Bidding Wars: Go Ask Alice

Just as disgraced Sotheby’s and Christie’s are contending with the machinations of Phillips and its new multi-billionaire owner, Bernard Arnault, a new rival has sprung up. Alice, a new, boutique-size auction firm, is the invention of Francis Simon, the former chief financial officer of Sotheby’s in Paris. Given the scandal surrounding his erstwhile employer, Simon is understandably trumpeting the new company’s mandate: “Alice is very strongly committed to being ethical,” Simon says, noting that Alice is an acronym for authenticity, legality, integrity, credibility, and excellence. To help uphold those splendid virtues, the firm has appointed HSBC Bank as an independent trustee to oversee its fiscal activities.
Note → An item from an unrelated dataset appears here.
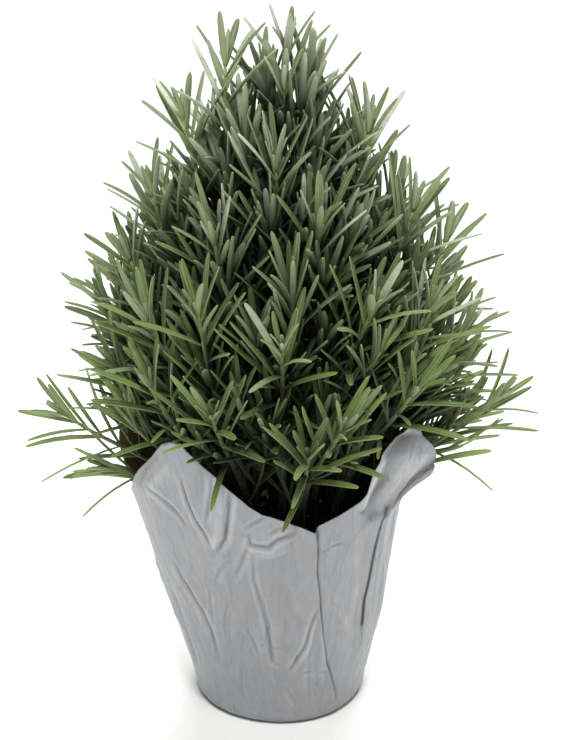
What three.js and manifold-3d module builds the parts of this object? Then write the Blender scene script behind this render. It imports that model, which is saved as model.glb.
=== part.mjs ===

Alice will hold its inaugural sale on November 14 at Park Avenue’s Peterson Hall, also the site of a preview exhibition that begins November 10. The firm’s slender initial offering of nineteen works – which range from an 1855 Degas drawing to a 1985 Basquiat painting and include Picasso’s Au Moulin Rouge (La Fille du Roi d’Egypte), pictured – is in keeping with Alice’s decision to specialize in the famously lucrative fields of nineteenth- and twentieth-century fine arts. Alice will have no permanent salesrooms and only ten full-time employees, and buyers will pay a flat 10 percent commission, as opposed to the complex sliding fees of the established houses. It’s an idea whose time may have come – just so long as collectors are impressed by the first auction’s results.